- AIM OF THE TASK -
Can you write out all of the material below, word for word?
** START DATASET EXTRACT **
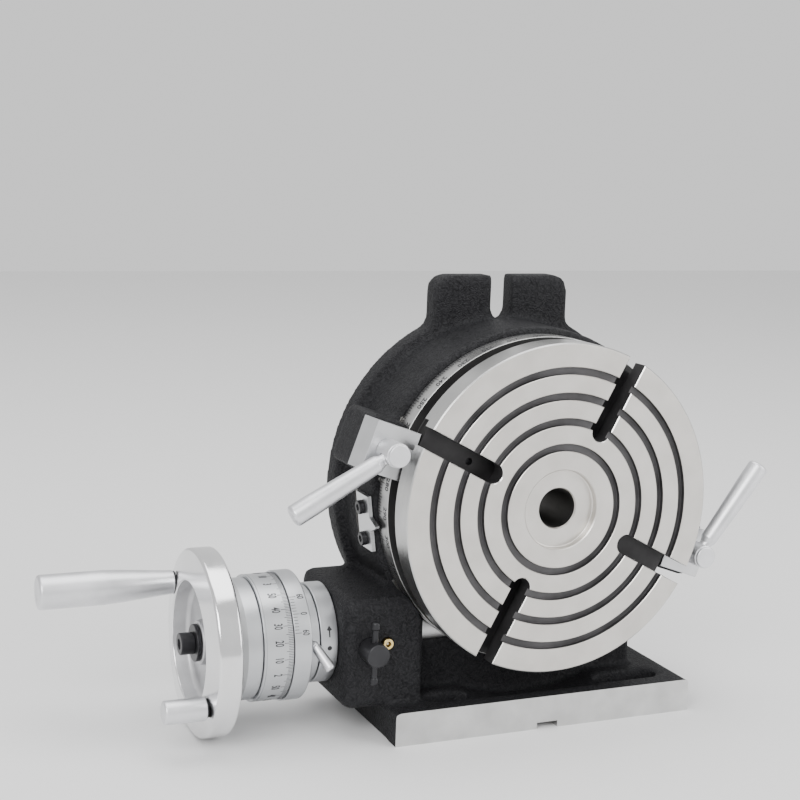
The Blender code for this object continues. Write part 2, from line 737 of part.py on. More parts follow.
# ---- bearings and the rear of the spindle -------------------------------------------------------
def make_spindle_pieces():
    bush_back = rear_recess_floor - gap
    bush = turned("spindle_bush", ring_profile(spindle_radius + bush_wall, spindle_radius + gap,
                                               wheel_back + 0.0073, bush_back), table_matrix(), "bronze")
    nut = turned("spindle_nut", ring_profile(0.0385, spindle_radius + gap, rear_recess_floor + gap,
                                             spindle_end, 0.0006), table_matrix(), "steel", sides=24)
    cover_front = spindle_end + 0.0007
    cover_back = plate_back - gap
    cover = turned("rear_cover", ring_profile(rear_recess_radius - gap, cover_bore, cover_front,
                                              cover_back, 0.0005),
                   table_matrix(), "black_paint")
    spacer_screws = []
    for number, degrees in enumerate(cover_screw_angles):
        seat = plate_back - gap - 0.0022
        cut(cover, rod(f"cover_clearance_{number + 1}", cover_shank_radius + gap,
                       polar(cover_screw_radius, degrees, cover_front - 0.005),
                       polar(cover_screw_radius, degrees, plate_back + 0.01), sides=16))
        cut(cover, rod(f"cover_counterbore_{number + 1}", 0.0042,
                       polar(cover_screw_radius, degrees, seat - gap),
                       polar(cover_screw_radius, degrees, plate_back + 0.01), sides=20))
        screw = socket_screw(f"cover_screw_{number + 1}", 0.0037, 0.0021, 0.002, seat
                             - rear_recess_floor + 0.006,
                             Matrix.Translation(polar(cover_screw_radius, degrees, seat)) @ into_machine)
        spacer_screws.append(screw)
    wheel_screws = []
    for number, degrees in enumerate(wheel_screw_angles):
        seat = wheel_back - wheel_head_height
        wheel_screws.append(socket_screw(f"wheel_screw_{number + 1}", wheel_head_radius,
                                         wheel_head_height - wheel_head_slack,
                                         wheel_shank_radius, seat - wheel_front + 0.012,
                                         Matrix.Translation(polar(wheel_screw_radius, degrees,
                                                                  seat)) @ into_machine))
    return [bush, cover] + spacer_screws, [nut] + wheel_screws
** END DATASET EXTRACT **
- WRITTEN SOLUTION -
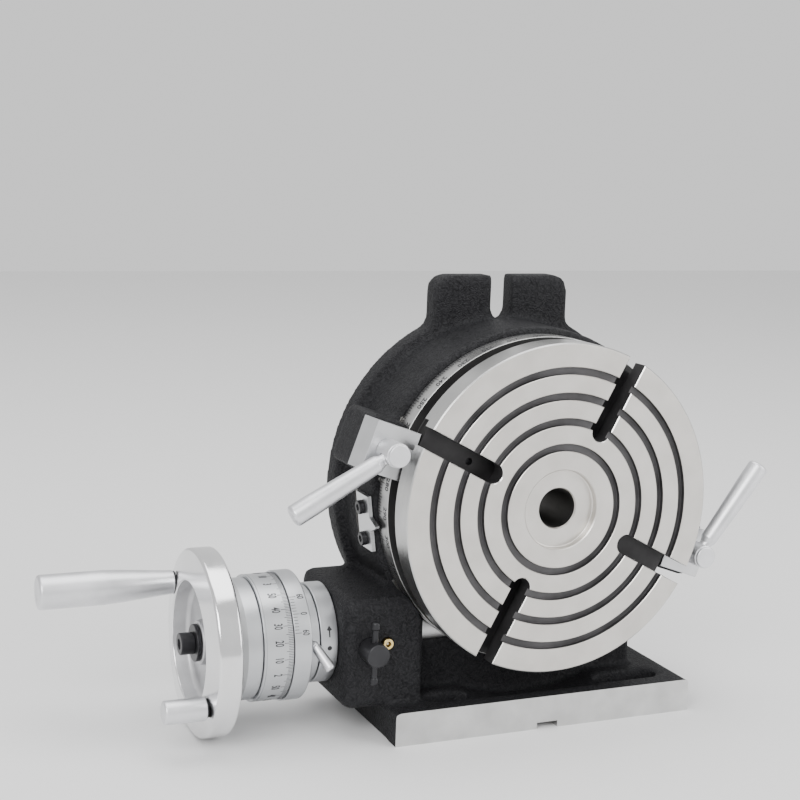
The Blender code for this object continues. Write part 2, from line 737 of part.py on. More parts follow.
# ---- bearings and the rear of the spindle -------------------------------------------------------
def make_spindle_pieces():
    bush_back = rear_recess_floor - gap
    bush = turned("spindle_bush", ring_profile(spindle_radius + bush_wall, spindle_radius + gap,
                                               wheel_back + 0.0073, bush_back), table_matrix(), "bronze")
    nut = turned("spindle_nut", ring_profile(0.0385, spindle_radius + gap, rear_recess_floor + gap,
                                             spindle_end, 0.0006), table_matrix(), "steel", sides=24)
    cover_front = spindle_end + 0.0007
    cover_back = plate_back - gap
    cover = turned("rear_cover", ring_profile(rear_recess_radius - gap, cover_bore, cover_front,
                                              cover_back, 0.0005),
                   table_matrix(), "black_paint")
    spacer_screws = []
    for number, degrees in enumerate(cover_screw_angles):
        seat = plate_back - gap - 0.0022
        cut(cover, rod(f"cover_clearance_{number + 1}", cover_shank_radius + gap,
                       polar(cover_screw_radius, degrees, cover_front - 0.005),
                       polar(cover_screw_radius, degrees, plate_back + 0.01), sides=16))
        cut(cover, rod(f"cover_counterbore_{number + 1}", 0.0042,
                       polar(cover_screw_radius, degrees, seat - gap),
                       polar(cover_screw_radius, degrees, plate_back + 0.01), sides=20))
        screw = socket_screw(f"cover_screw_{number + 1}", 0.0037, 0.0021, 0.002, seat
                             - rear_recess_floor + 0.006,
                             Matrix.Translation(polar(cover_screw_radius, degrees, seat)) @ into_machine)
        spacer_screws.append(screw)
    wheel_screws = []
    for number, degrees in enumerate(wheel_screw_angles):
        seat = wheel_back - wheel_head_height
        wheel_screws.append(socket_screw(f"wheel_screw_{number + 1}", wheel_head_radius,
                                         wheel_head_height - wheel_head_slack,
                                         wheel_shank_radius, seat - wheel_front + 0.012,
                                         Matrix.Translation(polar(wheel_screw_radius, degrees,
                                                                  seat)) @ into_machine))
    return [bush, cover] + spacer_screws, [nut] + wheel_screws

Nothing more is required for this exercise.